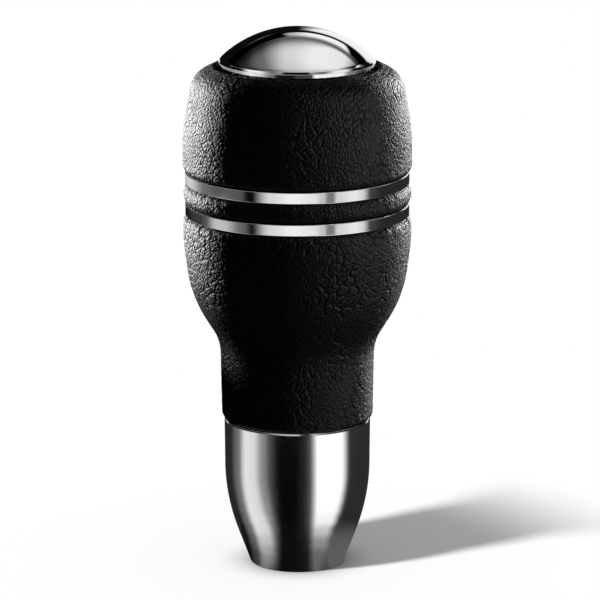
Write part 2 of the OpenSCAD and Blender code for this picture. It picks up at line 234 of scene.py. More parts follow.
class Graph:
    """A node tree that is filled with one method."""

    def __init__(self, tree):
        self.tree = tree

    def node(self, kind, settings=None, inputs=None, out=0):
        """Adds a node of a type: its settings are set first, then the values or links of its sockets."""
        made = self.tree.nodes.new(kind)
        for name, value in (settings or {}).items():
            setattr(made, name, value)
        for key, value in (inputs or {}).items():
            socket = self.find(made.inputs, key)
            if isinstance(value, Value):
                self.tree.links.new(value.socket, socket)
            else:
                socket.default_value = value
        outputs = self.find(made.outputs, out)
        return Value(self, outputs) if outputs else made

    @staticmethod
    def find(sockets, key):
        if isinstance(key, int):
            shown = [s for s in sockets if s.enabled]
            return shown[key] if key < len(shown) else None
        return next(s for s in sockets if s.enabled and key in (s.name, s.identifier))

    def step(self, value, low, high):
        """0 below low and 1 above high, with a smooth rise between them."""
        return self.node("ShaderNodeMapRange", {"interpolation_type": "SMOOTHSTEP"},
                         {"Value": value, "From Min": low, "From Max": high, "To Min": 0.0, "To Max": 1.0})

    def window(self, value, low, high, soft):
        """1 between low and high, with soft ends."""
        return self.step(value, low - soft, low + soft) * (1 - self.step(value, high - soft, high + soft))

    def bell(self, value, width):
        """1 where the value is 0, falling off over the width."""
        scaled = value / width
        return (-(scaled * scaled)).math("EXPONENT")

    def split(self, vector):
        made = self.node("ShaderNodeSeparateXYZ", None, {0: vector})
        outputs = made.socket.node.outputs
        return [Value(self, outputs[i]) for i in range(3)]

    def join(self, x=0.0, y=0.0, z=0.0):
        return self.node("ShaderNodeCombineXYZ", None, {0: x, 1: y, 2: z})

    def vector(self, operation, *values):
        return self.node("ShaderNodeVectorMath", {"operation": operation}, dict(enumerate(values)))

    def noise(self, vector, scale, detail=2.0, out=0, dimensions="3D", roughness=0.5):
        return self.node("ShaderNodeTexNoise", {"noise_dimensions": dimensions},
                         {"Vector": vector, "Scale": scale, "Detail": detail, "Roughness": roughness}, out)

    def hide_noise(self, hide, size_mm, detail, out=0):
        """Noise over the hide, whose lumps have a size in millimetres."""
        return self.noise(hide, HIDE_MM / size_mm, detail, out, "2D")


def crease_net(graph, hide, length_mm, width_mm, slant, stray_mm, offset):
    """How far a point of the hide is from the nearest crease, in cells. The creases run along a slant."""
    stray = graph.hide_noise(hide, 2.2 * length_mm, 2.0, out="Color")
    stray = graph.vector("SUBTRACT", stray, (0.5, 0.5, 0.5))
    stray = graph.node("ShaderNodeVectorMath", {"operation": "SCALE"},
                       {0: stray, "Scale": 2 * stray_mm / HIDE_MM})
    moved = graph.vector("ADD", graph.vector("ADD", hide, stray), (offset, offset, 0.0))
    u, v, _ = graph.split(moved)
    c, s = math.cos(slant), math.sin(slant)
    lengthwise = (u * c + v * s) * (HIDE_MM / length_mm)
    across = (v * c - u * s) * (HIDE_MM / width_mm)
    return graph.node("ShaderNodeTexVoronoi", {"voronoi_dimensions": "2D", "feature": "DISTANCE_TO_EDGE"},
                      {"Vector": graph.join(lengthwise, across), "Scale": 1.0})


# The wraps' relief and their finish share these maps of the hide, so that both show the same pebbles and folds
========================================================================
Everything from the first line above through the line that contains "self.tree = tree" should be duplicated exactly, please, and nothing beyond it.

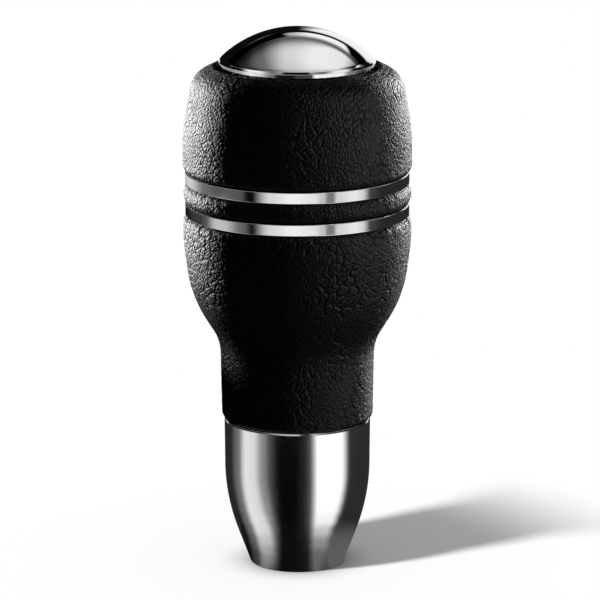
Write part 2 of the OpenSCAD and Blender code for this picture. It picks up at line 234 of scene.py. More parts follow.
class Graph:
    """A node tree that is filled with one method."""

    def __init__(self, tree):
        self.tree = tree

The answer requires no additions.